Music

RSNO                                                                                        

Glasgow Royal Concert Hall

Michael Tumelty

Five Stars

NO reservations from this quarter. What a belter of a concert on Saturday night from the RSNO: full-throated and red-blooded music-making with the young Norwegian conductor Eivind Gullberg Jensen, a new-ish name to me though he’s obviously, from his cv, been around a bit. I thoroughly relished his taste for the quirky, and he’s a bit piratical in a Kristjan Jarvi-like manner, with loads of musical characterisation up his sleeve. His opener, one of Anatoli Liadov’s three orchestral fairy tales, The Enchanted Lake, was pure orchestral seduction in sound: totally atmospheric in sonority, with shimmering atmospheres and magical stillness, it suggested that these pieces, which are pretty-much nowhere in the repertoire, should be looked at again: The Enchanted Lake was absolutely gorgeous.
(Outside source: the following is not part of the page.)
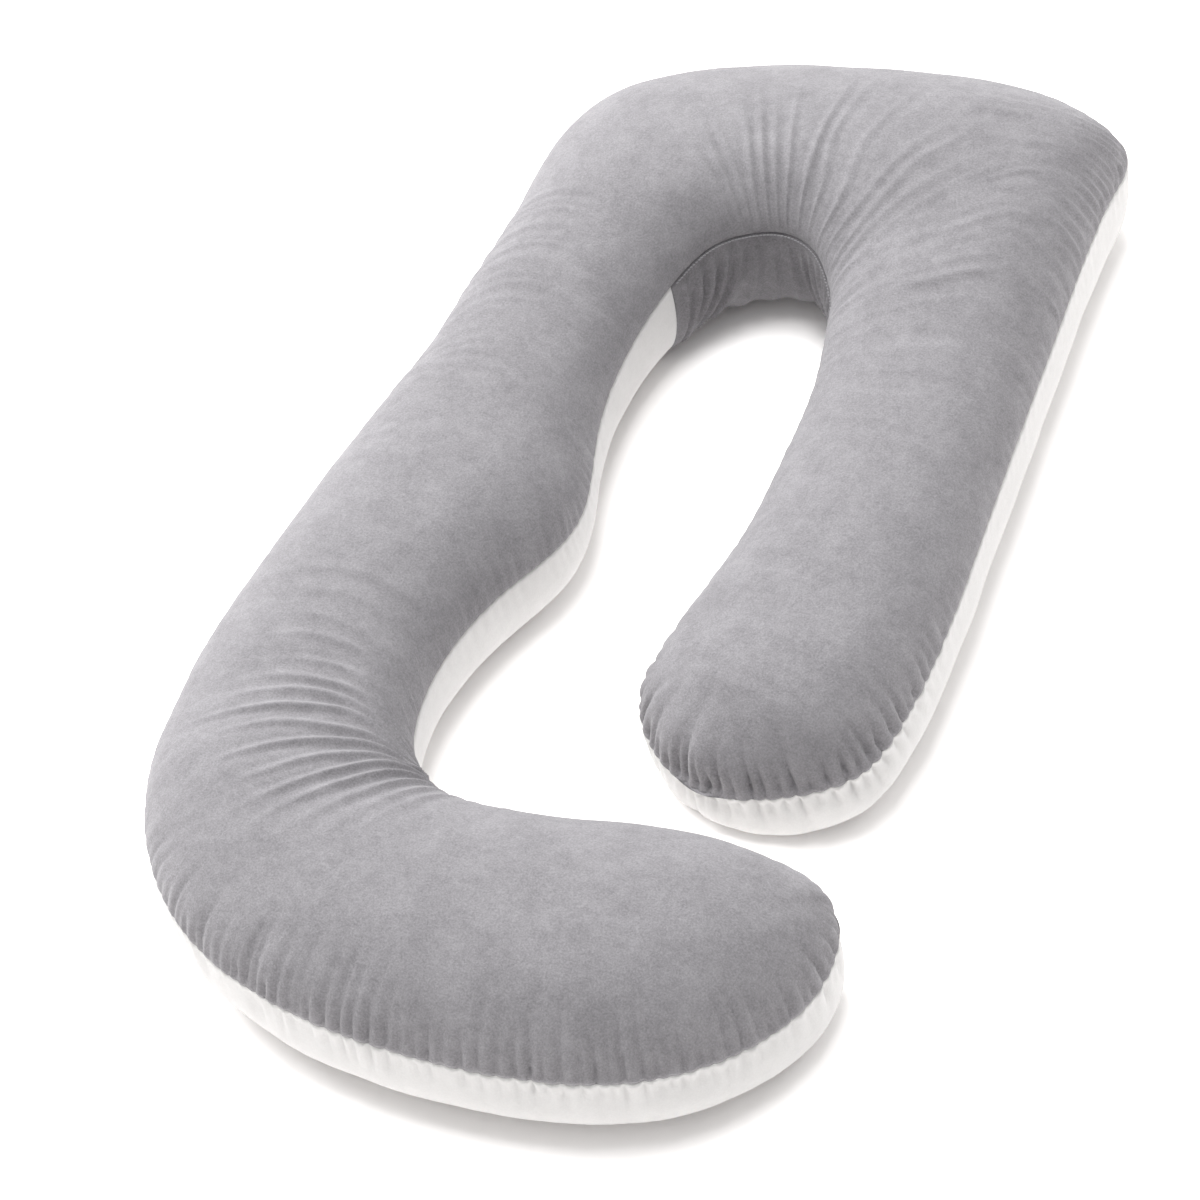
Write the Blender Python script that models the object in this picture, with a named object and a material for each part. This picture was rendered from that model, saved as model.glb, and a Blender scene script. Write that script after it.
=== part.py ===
"""Body pillow: a long arm with a hook at one end, a round neck at the other, and a shorter second arm.

The pillow lies flat. A side seam runs all round it, a little above half height, and parts the grey
top panel from the white bottom panel. An upright grey gusset lines the inner wall of the neck.
Metres, +Z up, origin on the floor below the middle of the pillow, neck towards +Y.
"""
from collections import namedtuple

import bmesh
import bpy
import numpy as np

# How full the pillow is.
FULL_HALF_WIDTH = 0.141   # half the width of the pillow where it is filled to its full crown
CROWN_RISE = 0.079        # height of that crown above the seams
NARROW_POWER = 0.64       # how fast the crown falls where the pillow is narrower
WIDE_SHARE = 0.35         # how much of its extra width a wider stretch gains in crown

# How round its cross-section is: powers of the sine and cosine, where 1 is an ellipse.
CROWN_ACROSS = 0.88
CROWN_UP = 0.96
UNDERSIDE_ACROSS = 0.48
UNDERSIDE_DOWN = 0.60
UNDERSIDE_SAG = 1.03      # the weight presses the underside flat beyond this share of its depth
RESTING_HALF_WIDTH = 0.09  # a narrower stretch, near the two ends, lifts off the floor
LIFT_POWER = 0.35

# The panels.
PANEL_GAP = 0.0003        # clearance between neighbouring panels
GUSSET_DEPTH = 0.015      # how far the gusset's share of the filling reaches into the pillow
GUSSET_END_STEP = 0.012   # in ribs: about half a millimetre of clearance at its upright end seams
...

Jensen has a battery of accompaniments up his sleeve, producing a staggeringly-appropriate, characterful and quirky, meteoric and motoric accompaniment to the amazing Nikolai Lugansky’s blistering account of Prokofiev’s Fifth Piano Concerto, and blinding support from the RSNO in the composer’s “wall of sound” First Concerto, the shortest of the cycle, but one of the greatest, and an unstoppable piece that steamrollers over all obstacles in its path. Lugansky, who seems like a down to earth character, has a genius touch with Prokofiev, and he’ll be back on Saturday to play the most popular of the concertos, the Third, with the mighty John Storgards conducting.

As for young Mr Jensen, I’d be thrilled if he was invited back after his culminating and climactic direction on Saturday, which conjured from the RSNO a glorious account of Rachmaninov’s Third Symphony, quivering with volatility from top to tail.